↓

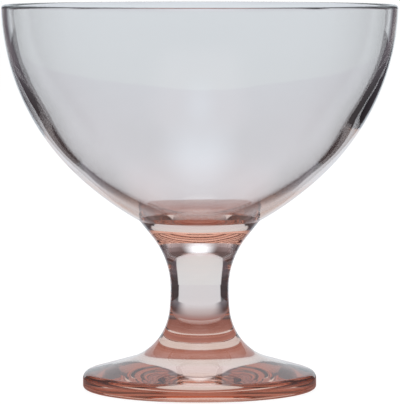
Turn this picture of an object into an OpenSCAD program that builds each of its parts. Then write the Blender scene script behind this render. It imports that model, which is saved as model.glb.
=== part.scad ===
// Footed dessert glass in three pieces of fused glass: a bowl, a stem and a foot, all turned about Z.
// Z = 0 is the table under the foot and +Z is up. Lengths are millimetres, and slopes are degrees from level.
// Each outline is half of a section, and its round stretches are arcs that run smoothly into each other.

/* [Bowl] */
// Height of the glass from the table to the top of the rim
height = 101; // [90:0.5:115]
// Outer diameter of the rim
rim_d = 104; // [94:0.5:114]
// Wall at the rim, which ends in a full round
rim_wall = 2; // [1.4:0.1:3]
// Angle from upright at which the wall leans in below the rim
rim_lean = 2; // [0:0.5:4]
// Slope outside where the shallow haunch passes into the steep side
haunch_slope = 44.1; // [40:0.1:48]
// Glass between the middle of the floor and the middle of the underside
base_wall = 5.4; // [4:0.1:7]
// How quickly the wall thins from the floor as the bowl steepens
wall_fade = 4; // [3:0.5:6]
// Extra wall where the side swells most
side_swell = 0.8; // [0:0.1:1.2]
// Slope outside where the side swells most
swell_slope = 57; // [52:1:62]

/* [Weld between bowl and stem] */
// Diameter of the crease around the weld
weld_d = 31.6; // [29:0.1:34]
// Height of the crease above the table
weld_h = 44.2; // [42:0.1:47]
// Slope of the underside of the bowl at the crease
base_slope = 29.4; // [27:0.1:32]

/* [Stem] */
// Diameter of the waist, the thinnest place
waist_d = 15.3; // [13:0.1:18]
// Height of the waist above the table
waist_h = 26.3; // [24:0.1:29]
// Angle from upright of the straight flare below the crease
flare_angle = 38.5; // [34:0.5:42]
// Radius in section of the long hollow below the waist
shank_r = 55; // [40:1:80]

/* [Foot] */
// Diameter of the foot
foot_d = 61.6; // [56:0.1:68]
// Slope of the foot's upper face
top_slope = 16.3; // [14:0.1:18]
// Radius in section of the cove where the upper face rises into the stem
cove_r = 15; // [12:0.5:18]
// Height of the hub that the stem is fused to
hub_h = 13; // [11:0.1:15]
// Height of the middle of the round at the edge's upper corner
edge_h = 2.5; // [2:0.1:3.2]
// Radius of the edge's upper corner
edge_r = 2.1; // [1:0.1:3]
// Radius of the edge's lower corner
toe_r = 0.8; // [0.3:0.1:1.5]
// Width of the flat ring that the glass stands on
ring_w = 8; // [4:0.5:10]
// Depth of the dished hollow inside the ring
dish_h = 0.6; // [0.3:0.1:1.5]

/* [Hidden] */
$fn = 180;
// Straight pieces in each arc of an outline
arc_steps = 16;
// Change of slope over which the side's swell dies away
swell_reach = 14;
// The tint shows where the glass is thick
bowl_colour = "#cdd5da";
stem_colour = "#e0cbc6";
foot_colour = "#cda094";

// The point at a distance and an angle from another
function polar(centre, distance, angle) = centre + distance * [cos(angle), sin(angle)];

// Points along an arc, but for its last, which is the first of the stretch that follows
function arc(centre, radius, from, to) =
    [for (i = [0 : arc_steps - 1]) polar(centre, radius, from + (to - from) * i / arc_steps)];

// Wall where the outside has a given slope
function wall(slope) =
    rim_wall
    + (base_wall - rim_wall) * cos(slope) ^ wall_fade
    + side_swell * exp(-((slope - swell_slope) / swell_reach) ^ 2);

// Points a wall inside an arc of the bowl's outside, but for the last
function inside(centre, radius, from, to) =
    [for (i = [0 : arc_steps - 1])
        let(angle = from + (to - from) * i / arc_steps) polar(centre, radius - wall(angle + 90), angle)];

// Radii of two arcs in a row that cover a span while the slope goes from low through mid to high
function two_radii(span, low, mid, high) =
    let(
        lower = [sin(mid) - sin(low), cos(low) - cos(mid)],
        upper = [sin(high) - sin(mid), cos(mid) - cos(high)]
    )
    [cross(span, upper), cross(lower, span)] / cross(lower, upper);

// Rim: the lip is a full round
rim_slope = 90 - rim_lean;
lip_r = rim_wall / 2;
lip_at = [rim_d / 2 - lip_r, height - lip_r];

// Outside of the bowl, from the crease up
crease_at = [weld_d / 2, weld_h];
outer_radii = two_radii(polar(lip_at, lip_r, -rim_lean) - crease_at, base_slope, haunch_slope, rim_slope);
haunch_r = outer_radii[0];
side_r = outer_radii[1];
haunch_at = polar(crease_at, haunch_r, base_slope + 90);
side_at = polar(lip_at, side_r - lip_r, 180 - rim_lean);

// Underside: a ball that carries the haunch's slope on, and that the stem is cupped to seat
ball_r = crease_at[0] / sin(base_slope);
ball_at = [0, weld_h + ball_r * cos(base_slope)];
seat = arc(ball_at, ball_r, -90, base_slope - 90);

// Stem: a hollow above the waist runs into the straight flare that ends at the crease
waist_r = waist_d / 2;
flare_out = crease_at[0] - waist_r;
flare_up = weld_h - waist_h;
throat_r = (flare_up * sin(flare_angle) - flare_out * cos(flare_angle)) / (1 - cos(flare_angle));
throat_at = [waist_r + throat_r, waist_h];
shank_at = [waist_r + shank_r, waist_h];

// Foot: the upper face touches the edge's upper corner and the cove, and the cove touches the shank
foot_r = foot_d / 2;
corner_at = [foot_r - edge_r, edge_h];
toe_at = [foot_r - toe_r, toe_r];
face_up = [sin(top_slope), cos(top_slope)];
face_in = [-cos(top_slope), sin(top_slope)];
face_low = corner_at + edge_r * face_up;
cove_line = face_low + cove_r * face_up - shank_at;
cove_back = cove_line * face_in;
cove_way = sqrt(cove_back ^ 2 - cove_line * cove_line + (shank_r - cove_r) ^ 2) - cove_back;
cove_at = shank_at + cove_line + cove_way * face_in;
shank_turn = 180 + atan((cove_at[1] - shank_at[1]) / (cove_at[0] - shank_at[0]));

// Hub: a level cut through the cove
hub_turn = 180 + asin((cove_at[1] - hub_h) / cove_r);
hub_edge = polar(cove_at, cove_r, hub_turn);

// Underneath: the hollow is the cap of a ball
dish_edge = foot_r - toe_r - ring_w;
dish_r = (dish_edge ^ 2 + dish_h ^ 2) / (2 * dish_h);
dish_at = [0, dish_h - dish_r];

// A bowl with its own thick, rounded base
module bowl() {
    color(bowl_colour) rotate_extrude() polygon(concat(
        seat,
        arc(haunch_at, haunch_r, base_slope - 90, haunch_slope - 90),
        arc(side_at, side_r, haunch_slope - 90, -rim_lean),
        arc(lip_at, lip_r, -rim_lean, 180 - rim_lean),
        inside(side_at, side_r, -rim_lean, haunch_slope - 90),
        inside(haunch_at, haunch_r, haunch_slope - 90, base_slope - 90),
        inside(ball_at, ball_r, base_slope - 90, -90),
        [[0, ball_at[1] - ball_r + base_wall]]
    ));
}

// A solid stem, cupped at the top to seat the bowl and cut level at the hub
module stem() {
    color(stem_colour) rotate_extrude() polygon(concat(
        seat,
        [crease_at],
        arc(throat_at, throat_r, 180 - flare_angle, 180),
        arc(shank_at, shank_r, 180, shank_turn),
        arc(cove_at, cove_r, shank_turn, hub_turn),
        [hub_edge, [0, hub_h]]
    ));
}

// A solid foot that rises to the hub, with a ring to stand on and a hollow inside it
module foot() {
    color(foot_colour) rotate_extrude() polygon(concat(
        arc(dish_at, dish_r, 90, 90 - asin(dish_edge / dish_r)),
        [[dish_edge, 0]],
        arc(toe_at, toe_r, -90, 0),
        [toe_at + [toe_r, 0]],
        arc(corner_at, edge_r, 0, 90 - top_slope),
        [face_low],
        arc(cove_at, cove_r, 270 - top_slope, hub_turn),
        [hub_edge, [0, hub_h]]
    ));
}

bowl();
stem();
foot();
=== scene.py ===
"""Footed dessert glass of rose-tinted glass: a bowl, a stem and a foot, turned about Z and fused together.

The file is laid out as an add-on and is run as a script. Its main function makes the three pieces around the
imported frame, then the studio and the camera. Lengths are metres, slopes are angles from level, and Z = 0 is
the table.
"""

import math

import bmesh
import bpy
from bpy.props import FloatProperty, FloatVectorProperty, IntProperty, PointerProperty
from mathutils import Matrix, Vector


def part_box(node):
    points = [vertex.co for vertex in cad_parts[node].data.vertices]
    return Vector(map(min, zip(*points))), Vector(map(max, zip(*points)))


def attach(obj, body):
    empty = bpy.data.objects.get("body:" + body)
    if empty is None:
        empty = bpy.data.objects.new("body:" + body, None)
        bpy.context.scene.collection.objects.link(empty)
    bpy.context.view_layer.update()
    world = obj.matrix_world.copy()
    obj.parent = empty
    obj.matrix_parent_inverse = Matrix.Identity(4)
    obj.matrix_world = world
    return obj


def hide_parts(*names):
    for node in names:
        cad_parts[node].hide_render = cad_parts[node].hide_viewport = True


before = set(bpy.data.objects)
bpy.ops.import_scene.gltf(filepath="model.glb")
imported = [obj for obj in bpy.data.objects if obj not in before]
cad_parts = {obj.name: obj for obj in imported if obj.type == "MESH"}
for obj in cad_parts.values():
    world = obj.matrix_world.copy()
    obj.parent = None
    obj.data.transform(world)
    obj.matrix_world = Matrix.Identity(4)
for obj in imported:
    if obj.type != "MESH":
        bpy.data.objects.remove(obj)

bl_info = {
    "name": "Footed dessert glass",
    "version": (1, 0, 0),
    "blender": (4, 5, 0),
    "location": "3D View > Sidebar > Dessert glass",
    "description": "Makes a footed dessert glass from a bowl, a stem and a foot of fused glass",
    "category": "Add Mesh",
}

BOWL_LOW, BOWL_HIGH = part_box("bowl")
STEM_LOW, STEM_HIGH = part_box("stem")
FOOT_LOW, FOOT_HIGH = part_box("foot")

QUARTER = math.pi / 2
WHITE = (1, 1, 1)

# What the lathe has to know about each point of a section, as attributes of its mesh
MARKS = ("inside", "crease", "fused")
# A mark at both ends of an edge or all corners of a face comes out as 1, but for rounding
WHOLE = 0.99
# Points nearer than this are one point
SAME_PLACE = 1e-6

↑

WHAT THIS TASK INVOLVES — Print exactly the lines from the line with "hollow inside it" to the line with "before = set(bpy.data.objects)", both included, and nothing else.

RESULT OF THE EXERCISE —
// A solid foot that rises to the hub, with a ring to stand on and a hollow inside it
module foot() {
    color(foot_colour) rotate_extrude() polygon(concat(
        arc(dish_at, dish_r, 90, 90 - asin(dish_edge / dish_r)),
        [[dish_edge, 0]],
        arc(toe_at, toe_r, -90, 0),
        [toe_at + [toe_r, 0]],
        arc(corner_at, edge_r, 0, 90 - top_slope),
        [face_low],
        arc(cove_at, cove_r, 270 - top_slope, hub_turn),
        [hub_edge, [0, hub_h]]
    ));
}

bowl();
stem();
foot();
=== scene.py ===
"""Footed dessert glass of rose-tinted glass: a bowl, a stem and a foot, turned about Z and fused together.

The file is laid out as an add-on and is run as a script. Its main function makes the three pieces around the
imported frame, then the studio and the camera. Lengths are metres, slopes are angles from level, and Z = 0 is
the table.
"""

import math

import bmesh
import bpy
from bpy.props import FloatProperty, FloatVectorProperty, IntProperty, PointerProperty
from mathutils import Matrix, Vector


def part_box(node):
    points = [vertex.co for vertex in cad_parts[node].data.vertices]
    return Vector(map(min, zip(*points))), Vector(map(max, zip(*points)))


def attach(obj, body):
    empty = bpy.data.objects.get("body:" + body)
    if empty is None:
        empty = bpy.data.objects.new("body:" + body, None)
        bpy.context.scene.collection.objects.link(empty)
    bpy.context.view_layer.update()
    world = obj.matrix_world.copy()
    obj.parent = empty
    obj.matrix_parent_inverse = Matrix.Identity(4)
    obj.matrix_world = world
    return obj


def hide_parts(*names):
    for node in names:
        cad_parts[node].hide_render = cad_parts[node].hide_viewport = True


before = set(bpy.data.objects)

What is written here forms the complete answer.